Hence, rule of thumb, submit the best 3 banks that can approved and offer best package. How to define the best bank? Ask experience banker to give suggestion based on your profile.



Don’t ever submit housing loan application to bank that you had defaulted their debt facility before. Though the debt isn’t recorded in your ccris anymore as you had settled it long time ago, but bank had their internal record of default clients, the black book.


So if you submit your applications, they will have high chances of rejection. So don’t be surprised when you have strong solid profile and got rejected out of the blue.


  1. Never calculate eligibility before submission


Be a smart borrower, always calculate your loan eligibility before submitting. Why submit to a bank when you know your DSR will burst? Why waste time?


  1. Wrong banker

Choosing the right banker is paramount to your success of loan approval, make it 99%!

Experience banker will firstly advise on your profile, whether any bank financing your property, check your property valuation beforehand legitly, calculate your max loan, meet up with you and explain all the features that suits your need.
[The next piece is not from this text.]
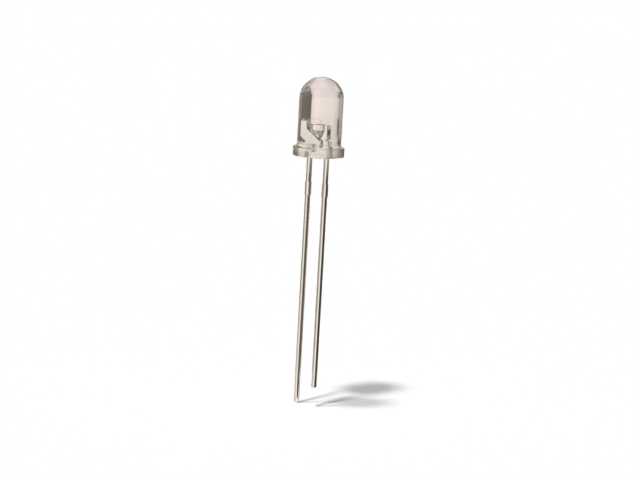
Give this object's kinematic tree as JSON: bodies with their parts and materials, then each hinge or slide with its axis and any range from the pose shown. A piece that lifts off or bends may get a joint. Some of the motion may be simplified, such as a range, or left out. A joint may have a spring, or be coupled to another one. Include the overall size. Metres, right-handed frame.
{
  "type": "through hole led",
  "caption": "Clear round LED: domed body on a flanged base with a cathode flat, reflector cup and chip inside, and long solderable leads of unequal length.",
  "frame": {"origin": "centre of the flange's underside, on the optical axis", "axes": "+Z along the optical axis towards the dome, +X from the anode's lead towards the cathode's lead and the flange's flat"},
  "size_m": [0.0055, 0.0058, 0.0374],
  "materials": {
    "clear_epoxy": "clear cast epoxy, glossy, with a faint warm tint",
    "tinned_steel": "tinned, soft bright",
    "plated_frame": "tinned outside, silver plated inside the body",
    "chip": "polished semiconductor",
    "silver_bond": "cured silver filled adhesive",
    "gold_wire": "fine gold wire"
  },
  "bodies": {
    "root": {"lens": "clear_epoxy", "cathode_lead": "plated_frame", "anode_lead": "tinned_steel", "led_chip": "chip", "die_attach": "silver_bond", "bond_wire": "gold_wire"}
  },
  "joints": []
}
BEFORE SUBMITTING.

Their experience brings success or failure to your loan application.

They will be very attentive to your questions, quick reply.

They will update you the process of housing loan application

Give you great advise of what Not and Yes

Introduce you to a wide network of lawyer to choose from and the best.

    Take MRTA just to reduce interest rate by 0.05%

MRTA isn’t the worst product, but there’s a better product for you to chose for protection. However, some borrower took MRTA just to reduce the rate by 0.05.

Example 1.

Without MRTA 4.5%


tenure 35 years

Total interest Rm493,837

Example 2.

With MRTA 4.45%

Rm500,000 + RM10,000 MRTA

tenure 35 years

Total interest Rm497,092

As above example,RM497,092 – Rm493,837 = RM3255.

0.05% reduction with the loan amount and interest above, borrower saved up Rm3255 throughout 35 years, by taking in MRTA that might cost around 2k-20k.

I ain’t stating taking MRTA is bad, the idea of taking MRTA for sole purpose of 0.05% reduction in interest rate isn’t wise.